FBI officials have confirmed to the Washington Post that, after a month of investigations, law enforcement have yet to find any evidence that Pulse night club murderer Omar Mateen was carrying on a secret gay life, or that the attack was a hate crime against the LGBT community.
“While there can be no denying the significant impact on the gay community, the investigation hasn’t revealed that he targeted Pulse because it was a gay club,” an unnamed U.S. law enforcement official told the newspaper. Officials cited a lack of material on Mateen’s computer “and other electronic media,” potentially his mobile phone, and interviews with those who knew him. None have betrayed knowledge that Mateen was gay, using gay dating applications on his telephone, or expressed hatred of gays in particular.
The Post notes that evidence does indicate Mateen was carrying on an extramarital affair, but with other women, not any men.
The Obama administration repeatedly referred to the jihadist attack as an “act of hate” in its aftermath, and the Department of Justice censored parts of the transcript of a conversation between Mateen and a 911 operator that mentioned the Islamic State, the terrorist group to which Mateen pledged allegiance. President Obama pressured Republicans to consider stricter gun control laws in the wake of the attack, not mentioning Islam in his remarks.

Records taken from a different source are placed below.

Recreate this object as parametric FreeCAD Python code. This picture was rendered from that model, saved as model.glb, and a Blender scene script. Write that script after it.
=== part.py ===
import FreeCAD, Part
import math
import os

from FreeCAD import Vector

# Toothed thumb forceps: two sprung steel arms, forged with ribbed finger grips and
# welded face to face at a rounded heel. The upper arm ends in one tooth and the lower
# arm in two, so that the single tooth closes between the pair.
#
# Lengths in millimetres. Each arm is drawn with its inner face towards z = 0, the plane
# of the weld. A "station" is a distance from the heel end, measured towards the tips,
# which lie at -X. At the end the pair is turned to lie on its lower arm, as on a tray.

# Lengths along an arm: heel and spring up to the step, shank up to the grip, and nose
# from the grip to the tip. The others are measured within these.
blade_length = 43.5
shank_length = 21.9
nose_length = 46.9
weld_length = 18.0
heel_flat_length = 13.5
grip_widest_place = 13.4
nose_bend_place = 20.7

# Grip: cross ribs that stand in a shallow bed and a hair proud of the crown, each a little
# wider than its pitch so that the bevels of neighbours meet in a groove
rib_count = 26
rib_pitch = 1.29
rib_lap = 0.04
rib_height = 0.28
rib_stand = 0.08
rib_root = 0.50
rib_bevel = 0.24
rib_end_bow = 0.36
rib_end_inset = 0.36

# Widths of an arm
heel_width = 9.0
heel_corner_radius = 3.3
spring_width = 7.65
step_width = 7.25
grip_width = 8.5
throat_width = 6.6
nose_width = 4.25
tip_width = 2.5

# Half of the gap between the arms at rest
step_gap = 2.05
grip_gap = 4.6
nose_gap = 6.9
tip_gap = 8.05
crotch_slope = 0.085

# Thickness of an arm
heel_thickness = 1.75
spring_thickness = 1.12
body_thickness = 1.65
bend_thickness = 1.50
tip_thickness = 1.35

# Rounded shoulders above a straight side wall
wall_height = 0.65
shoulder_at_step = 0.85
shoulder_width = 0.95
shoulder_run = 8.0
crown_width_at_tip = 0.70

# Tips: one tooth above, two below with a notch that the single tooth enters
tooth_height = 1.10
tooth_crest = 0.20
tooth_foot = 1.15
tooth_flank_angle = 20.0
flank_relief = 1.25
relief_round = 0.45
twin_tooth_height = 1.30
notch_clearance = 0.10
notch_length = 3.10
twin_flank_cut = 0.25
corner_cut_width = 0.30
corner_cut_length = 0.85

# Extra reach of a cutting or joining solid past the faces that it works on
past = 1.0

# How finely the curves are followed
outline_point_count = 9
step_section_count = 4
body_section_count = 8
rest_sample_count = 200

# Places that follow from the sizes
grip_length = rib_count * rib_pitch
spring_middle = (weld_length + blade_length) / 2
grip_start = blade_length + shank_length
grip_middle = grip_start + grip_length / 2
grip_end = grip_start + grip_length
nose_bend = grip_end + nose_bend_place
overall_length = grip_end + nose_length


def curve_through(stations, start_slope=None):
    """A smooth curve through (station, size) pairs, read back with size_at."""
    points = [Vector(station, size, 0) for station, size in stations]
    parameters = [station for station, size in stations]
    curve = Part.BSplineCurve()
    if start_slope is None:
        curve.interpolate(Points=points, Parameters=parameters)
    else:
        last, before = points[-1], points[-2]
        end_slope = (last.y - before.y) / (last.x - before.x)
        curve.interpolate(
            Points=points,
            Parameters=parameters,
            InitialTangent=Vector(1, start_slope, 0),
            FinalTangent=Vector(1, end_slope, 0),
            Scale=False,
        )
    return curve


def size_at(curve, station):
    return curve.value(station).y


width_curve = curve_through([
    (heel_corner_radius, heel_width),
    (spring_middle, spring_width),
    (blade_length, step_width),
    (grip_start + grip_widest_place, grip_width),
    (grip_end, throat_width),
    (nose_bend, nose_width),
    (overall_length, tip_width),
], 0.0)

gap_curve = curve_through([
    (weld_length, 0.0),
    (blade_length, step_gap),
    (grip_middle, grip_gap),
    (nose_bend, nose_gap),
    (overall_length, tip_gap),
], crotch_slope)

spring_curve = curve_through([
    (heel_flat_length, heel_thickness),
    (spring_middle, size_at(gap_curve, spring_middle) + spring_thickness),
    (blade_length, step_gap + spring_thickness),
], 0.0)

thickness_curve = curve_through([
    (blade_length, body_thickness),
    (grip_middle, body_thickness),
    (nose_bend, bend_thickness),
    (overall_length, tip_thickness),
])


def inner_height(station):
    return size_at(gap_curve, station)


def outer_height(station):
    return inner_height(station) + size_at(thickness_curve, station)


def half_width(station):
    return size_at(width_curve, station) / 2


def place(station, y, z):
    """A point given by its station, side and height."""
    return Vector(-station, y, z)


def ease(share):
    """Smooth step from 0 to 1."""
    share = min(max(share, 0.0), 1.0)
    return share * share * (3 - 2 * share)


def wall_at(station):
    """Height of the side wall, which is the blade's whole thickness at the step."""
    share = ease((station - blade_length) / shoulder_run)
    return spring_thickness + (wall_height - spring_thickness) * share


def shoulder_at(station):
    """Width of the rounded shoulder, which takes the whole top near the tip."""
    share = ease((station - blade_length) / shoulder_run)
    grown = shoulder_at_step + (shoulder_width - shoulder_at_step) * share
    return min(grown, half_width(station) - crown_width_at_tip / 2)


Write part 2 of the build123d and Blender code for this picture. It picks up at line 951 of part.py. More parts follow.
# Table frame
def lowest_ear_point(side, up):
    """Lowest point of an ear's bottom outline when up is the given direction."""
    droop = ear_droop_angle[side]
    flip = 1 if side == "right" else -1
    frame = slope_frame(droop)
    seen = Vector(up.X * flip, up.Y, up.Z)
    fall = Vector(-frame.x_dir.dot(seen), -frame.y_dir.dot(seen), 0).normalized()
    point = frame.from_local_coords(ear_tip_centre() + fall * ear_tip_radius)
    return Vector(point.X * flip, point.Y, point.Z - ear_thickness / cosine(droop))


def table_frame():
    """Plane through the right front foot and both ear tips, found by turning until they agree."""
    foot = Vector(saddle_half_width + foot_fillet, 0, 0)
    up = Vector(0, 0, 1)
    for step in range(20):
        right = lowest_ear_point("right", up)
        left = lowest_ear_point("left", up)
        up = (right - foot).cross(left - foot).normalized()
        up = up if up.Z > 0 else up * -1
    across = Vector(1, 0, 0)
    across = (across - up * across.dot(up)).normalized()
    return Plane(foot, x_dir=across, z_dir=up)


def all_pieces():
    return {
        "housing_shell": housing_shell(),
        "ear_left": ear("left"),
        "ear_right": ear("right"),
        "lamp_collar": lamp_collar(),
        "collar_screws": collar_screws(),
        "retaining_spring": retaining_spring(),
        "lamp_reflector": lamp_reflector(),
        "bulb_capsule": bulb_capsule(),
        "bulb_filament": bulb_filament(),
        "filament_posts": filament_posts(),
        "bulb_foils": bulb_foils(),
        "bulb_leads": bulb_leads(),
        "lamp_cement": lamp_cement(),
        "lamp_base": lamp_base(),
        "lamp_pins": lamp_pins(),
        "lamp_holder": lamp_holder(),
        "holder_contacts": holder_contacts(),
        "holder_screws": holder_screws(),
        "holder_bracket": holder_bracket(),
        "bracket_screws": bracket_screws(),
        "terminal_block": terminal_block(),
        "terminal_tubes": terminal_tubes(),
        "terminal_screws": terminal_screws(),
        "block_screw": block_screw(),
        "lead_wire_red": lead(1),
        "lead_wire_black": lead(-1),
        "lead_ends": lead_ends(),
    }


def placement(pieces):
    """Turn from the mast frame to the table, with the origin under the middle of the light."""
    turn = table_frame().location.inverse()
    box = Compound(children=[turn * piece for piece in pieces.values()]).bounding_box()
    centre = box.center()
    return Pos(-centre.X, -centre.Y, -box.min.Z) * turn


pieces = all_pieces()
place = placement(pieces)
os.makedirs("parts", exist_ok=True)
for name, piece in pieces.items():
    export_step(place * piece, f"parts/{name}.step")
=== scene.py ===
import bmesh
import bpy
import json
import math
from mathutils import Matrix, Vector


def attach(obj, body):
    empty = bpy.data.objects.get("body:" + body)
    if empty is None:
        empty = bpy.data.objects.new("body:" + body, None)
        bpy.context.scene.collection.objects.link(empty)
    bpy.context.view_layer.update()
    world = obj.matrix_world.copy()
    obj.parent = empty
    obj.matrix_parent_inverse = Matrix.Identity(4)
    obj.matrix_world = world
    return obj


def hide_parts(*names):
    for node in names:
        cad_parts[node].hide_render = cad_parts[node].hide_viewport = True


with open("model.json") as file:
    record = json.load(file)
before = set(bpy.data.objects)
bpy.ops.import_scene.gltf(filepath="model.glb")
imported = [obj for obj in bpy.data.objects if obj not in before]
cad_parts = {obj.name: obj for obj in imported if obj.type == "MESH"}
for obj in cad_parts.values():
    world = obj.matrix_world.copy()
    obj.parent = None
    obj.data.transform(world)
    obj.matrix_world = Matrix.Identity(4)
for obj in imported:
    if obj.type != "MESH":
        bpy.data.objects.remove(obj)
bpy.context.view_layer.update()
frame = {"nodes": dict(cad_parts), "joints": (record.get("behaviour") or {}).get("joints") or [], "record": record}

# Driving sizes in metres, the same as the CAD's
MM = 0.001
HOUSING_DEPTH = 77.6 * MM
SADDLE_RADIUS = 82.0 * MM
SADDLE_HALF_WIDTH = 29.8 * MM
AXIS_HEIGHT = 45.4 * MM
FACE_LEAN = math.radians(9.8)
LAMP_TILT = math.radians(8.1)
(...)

In late June, shortly following the attack, the FBI made a similar statement through officials speaking to the LA Times. “So far, they have found no photographs, no text messages, no smartphone apps, no gay pornography and no cell-tower location data to suggest that Mateen — who was twice married to women and had a young son — conducted a secret gay life, the officials said,” the Times then reported. At the time, the FBI confirmed it was looking not only at the electronic footprint Mateen left behind, but had confiscated the mobile phones of men who claimed to have interacted with Mateen on gay dating apps and found no evidence of such encounters.
Officials also indicate there is no record of Mateen being a “regular” at the club, though they continue to believe his wife, Noor Salman, accompanied him to Pulse to scope it out as a target for jihad. Salman’s whereabouts remain unknown.
Following the attack, multiple men told media outlets that they had encountered Mateen on gay dating apps. A man identifying himself as “Miguel” claimed to have engaged in a sexual relationship with Mateen in an interview with Univisión, a testimony the FBI dismissed as “not credible.” One dating app’s representatives, Jack’d, confirmed that they had no record of Mateen using their services.
In addition to these claims, a false report that Mateen had confessed he was gay to his wife during the attack surfaced in major Spanish newspapers El Mundo and El País. That report has been discredited.
Instead, significant evidence has surfaced that Mateen committed the massacre, which left 49 people dead, in the name of the Islamic State as an act of jihad. Mateen told 911 operators as much, and explicitly pledged allegiance to ISIS “caliph” Abu Bakr al-Baghdadi in his 911 call. Throughout the years, coworkers later noted, Mateen developed a reputation for ranting against the “filthy ways of the West,” stating that he wanted to “kill all black people” and accusing those who felt uncomfortable with his rants of being “Islamophobic.” He did not lose his job as a security contractor for the corporation G4S, but after complaints was relocated away from the objecting co-worker.
Mateen received a traditional Islamic burial in Hialeah, Florida.